The old man was hungry and asked Valli for food, she gave Him a mixture of millet flour and honey, but it made him thirsty and He asked for water. She provided water from a nearby stream and the Lord jokingly remarked that she had satisfied his thirst and she could quench his thirst for a companion. The Goddess has angered again and started to leave the place. The Lord requested assistance from His brother, Lord Ganesha to appear as a wild elephant at that time. On seeing the wild elephant, Valli was scared and ran back to the old man, pleading with Him to save Her from the elephant. Lord Muruga proposed to save Her only if She agreed to marry Him. In the heat of the moment, she agrees and the Lord reveals His true form. It was then Valli realised that it was her beloved Lord, who was with her all the time. After the millet harvest was over, the chief with his daughter and entourage returned to their native land. The Lord again returned for His devotee and The Divine Couple enjoyed their time away from Valli's family. Nambi Raja on being alerted about Valli's absence flew into a rage and went in search of Her. When they finally found The Lord along with Valli, the chief and followers shot arrows at Him, but they all failed to even touch the Lord and instead, the chief and his sons fell lifeless. Goddess Valli was disheartened to see the lifeless bodies of her kith and kin and requested the Lord to bring them back to life. Lord Murugan instructed Her to revive them Herself and by Her mere touch, everyone was brought back to life. The chief Nambi Raja and his tribesmen realised that it was their God of Mountains, in the form of the old man and prayed to Him.
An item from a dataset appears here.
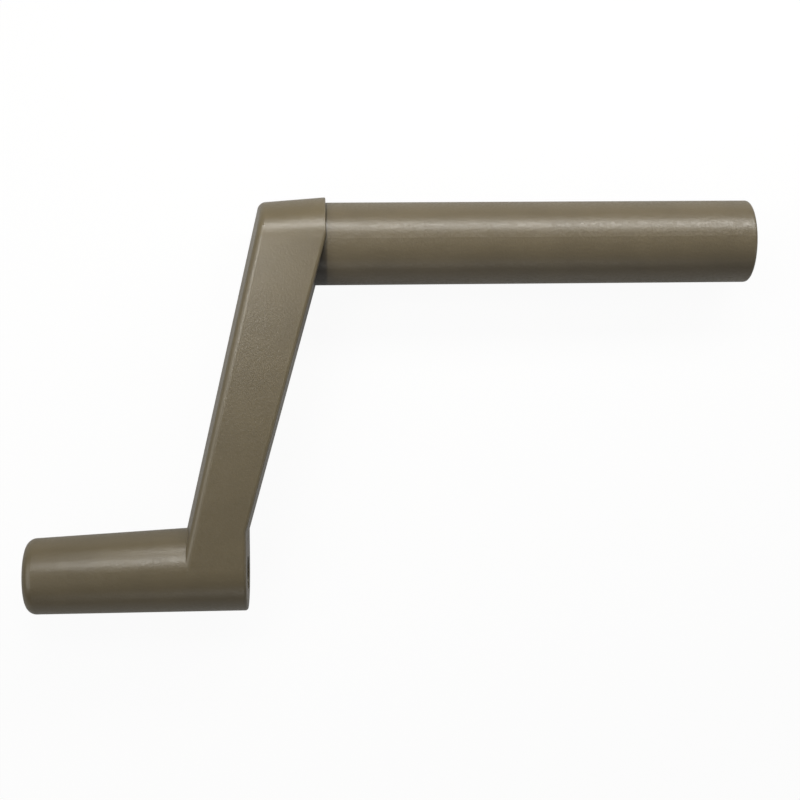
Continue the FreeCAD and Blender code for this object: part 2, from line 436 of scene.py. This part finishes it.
@dataclass
class Studio:
    """A white floor, a pale surround and soft lamps.

    The floor lies the gap below the handle's lowest point. Its paper has one tone for the camera and
    another for the light that it throws back. The glossy share is how much of the floor's white the
    enamel mirrors, and the shadow share is how much of the paper's own light and shade the camera
    sees in that white.
    """

    lowest: float
    floor_gap: float = 0.06 * MM
    floor_half: float = 1.5
    paper_seen: float = 0.85
    paper_bounce: float = 0.35
    glossy_share: float = 0.22
    shadow_share: float = 0.055
    surround: float = 0.13
    lamp_colour: Triple = (1.0, 0.985, 0.94)

    def build(self) -> None:
        """Make the floor, the surround and the lamps."""
        self._floor()
        self._surround()
        for softbox in Softbox:
            self._hang(softbox)

    def _floor(self) -> None:
        """Lay the floor under the handle, white to the camera but for the handle's shadow."""
        height = self.lowest - self.floor_gap
        LOG.info("floor at %.3f mm", height / MM)
        bpy.ops.object.select_all(action="DESELECT")
        bpy.ops.mesh.primitive_plane_add(size=2 * self.floor_half, location=(0.0, 0.0, height))
        floor = bpy.context.active_object
        floor.name = "floor"
        bench = Bench(bpy.data.materials.new("floor_paper"))
        seen = Ray.CAMERA.on(bench) + Ray.GLOSSY.on(bench) * self.glossy_share + Ray.CLEAR.on(bench)
        tone = Ray.CAMERA.on(bench) * (self.paper_seen - self.paper_bounce) + self.paper_bounce
        paper = bench.add("ShaderNodeBsdfDiffuse", inputs={"Color": tone})
        glow = bench.add("ShaderNodeEmission", inputs={"Color": WHITE, "Strength": 1.0})
        shade = bench.add("ShaderNodeMixShader",
                          inputs={0: seen * (1 - self.shadow_share), 1: paper, 2: glow})
        floor.data.materials.append(bench.finish(shade))

    def _surround(self) -> None:
        """Light the handle faintly from all round, and show white to the camera.

        The camera's white is that of the floor far from the lamps, so that no horizon shows.
        """
        world = bpy.data.worlds.new("surround")
        bpy.context.scene.world = world
        bench = Bench(world)
        far_floor = 1 - self.shadow_share * (1 - self.paper_seen * self.surround)
        soft = bench.add("ShaderNodeBackground", inputs={"Color": WHITE, "Strength": self.surround})
        white = bench.add("ShaderNodeBackground", inputs={"Color": WHITE, "Strength": far_floor})
        mixed = bench.add("ShaderNodeMixShader", inputs={0: Ray.CAMERA.on(bench), 1: soft, 2: white})
        bench.finish(mixed)

    def _hang(self, softbox: Softbox) -> None:
        """Hang one of the studio's lamps."""
        name, lamp = softbox.name.lower(), softbox.value
        data = bpy.data.lights.new(name, "AREA")
        data.shape = "RECTANGLE"
        data.size = lamp.length
        data.size_y = lamp.breadth
        data.energy = lamp.watts
        data.color = self.lamp_colour
        light = bpy.data.objects.new(name, data)
        light.location = lamp.centre
        aim = Vector(lamp.target) - Vector(lamp.centre)
        light.rotation_euler = aim.to_track_quat("-Z", "Y").to_euler()
        bpy.context.scene.collection.objects.link(light)
        LOG.info("lamp %s of %.3f W", name, lamp.watts)


def lowest_point(frame: dict[str, Any]) -> float:
    """The handle's lowest place along Z."""
    return min(vertex.co.z for node in frame["nodes"].values() for vertex in node.data.vertices)


def main() -> None:
    """Dress the handle and set up its studio."""
    logging.basicConfig(level=logging.INFO, format="%(name)s: %(message)s")
    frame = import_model()
    bpy.context.scene.view_settings.view_transform = "Standard"
    PhotoCamera().build()
    casting = CrankCasting()
    for piece in (casting, Grip(casting), Spindle()):
        piece.dress(frame)
    Studio(lowest_point(frame)).build()


if __name__ == "__main__":
    main()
Lord Muruga took his true form and blessed the tribesmen, and the chief conducted the marriage of his daughter and the Lord.

== Cast ==
Cast adapted from the film's song book and the opening credits:

- Male cast
- Sivaji Ganesan as Lord Muruga
- T. R. Mahalingam as Narada
- E. R. Sahadevan as Nambi Raja
- J. P. Chandrababu as Valli's brother
- V. R. Rajagopal as Killi
- C. R. Parthiban as Lord Shiva
- Master Vijayakumar as Child Muruga

- Female cast
- Padmini as Valli
- Ragini as Valli's friend
- Kumari Rukmini as Deivaanai/Devasena
- Helen as a Dancer
- Baby Uma as Valli's sister
- C. K. Saraswathi as Nambi Raja's wife
- Baby Lakshmi as Child Valli

- Supporting cast
- C. S. Pandian, Chittam Pillai Venkataraman, S. V. Shanmugam, Karikol Raj, Nandi Velayutham, Ramaiah, Ponnandi, Subramaniam, Pattammal, Vathsala.

== Production ==
After the success of Amara Deepam (1956), director T. Prakash Rao and co-writer C. V. Sridhar wanted their next film to be on a grander scale. Rao decided on the folk tale of Valli, and he and Sridhar approached Sivaji Ganesan to star. Ganesan refused, saying another producer was adapting the story (as Sri Valli) and paid him an advance to star in it. The film was directed by T. R. Ramanna, while Thanjai N. Ramaiah Dass wrote the screenplay. Actor Vijayakumar made his debut through the film playing the younger role of Muruga, and Lakshmi too made her debut through the film playing the younger role of Valli. T. R. Mahalingam, who portrayed Muruga in the 1945 film version of Sri Valli, portrayed Narada in this film. This was the first Tamil film based on Valli to be in colour as the previous ones were in black-and-white. The film was colourised using Gevacolor.

== Soundtrack ==
This album contains 20 songs composed by G. Ramanathan, written by Thanjai N. Ramaiah Dass.

| Song | Singers | Length |
|---|---|---|
| "Vigna Vinaayagaa" | Seerkazhi Govindarajan | 01:35 |
| "Unakkaagavae Pirandha Azhagan" | T. R. Mahalingam | 03:33 |
| "Chinnanjiru Kuruvigala" | P. Susheela and chorus | 04:17 |
| "Vanna Thaamaraiyil Minnum Neerkumizhi" | Seerkazhi Govindarajan | 01:59 |
| "Nittham Iranggi Varuvaai" | A. P. Komala & A. G. Rathnamala | 02:51 |
| "Vannamigum Paravaigalaa" | T. M. Soundararajan & P. Susheela | 03:44 |
| "Aiyo Machaan Mannaaru" | J. P. Chandrababu | 01:57 |
| "Thanthaikku Annalil" | T. R. Mahalingam and chorus | 02:10 |
| "Vanthanga Maappillainga" | P. Susheela and chorus | 04:00 |
| "Maanai Thedi Vandhavare" | Jikki | 02:53 |
| "Aadhi Andham Illaadha" | T. M. Soundararajan | 02:25 |
| "Yechuputten Naan Yechuputten" | Seerkazhi Govindarajan & P. Susheela | 03:58 |
| "Paayaadha Kadal Paayaa" | T. M. Soundararajan | 03:44 |
| "Mogana Punnagaiyil" | T. R. Mahalingam | 01:59 |
| "Thaagam Thanindhadhu Anname" | Seerkazhi Govindarajan & P. Susheela | 02:39 |
| "Malai Naattu Kuravar Naanga" | Jikki | 03:49 |
| "Shanmugaa...Idhayak Koyil Irukka" | P. Susheela | 04:15 |
| "Karpagachcholaiyile" | T. R. Mahalingam | 02:41 |

== Release and reception ==
Sri Valli was released on 1 July 1961. In its review of the film, Kumudam filled a whole page with only two words: "Om Muruga". Kalki appreciated the film's colour sequences, and said the elephant acted the best among the cast. The Indian Express described the film's cinematography and music as its highlights. The film was an average success as Tamil audiences by then were no longer interested in films based on mythology, instead focusing on films set in present day.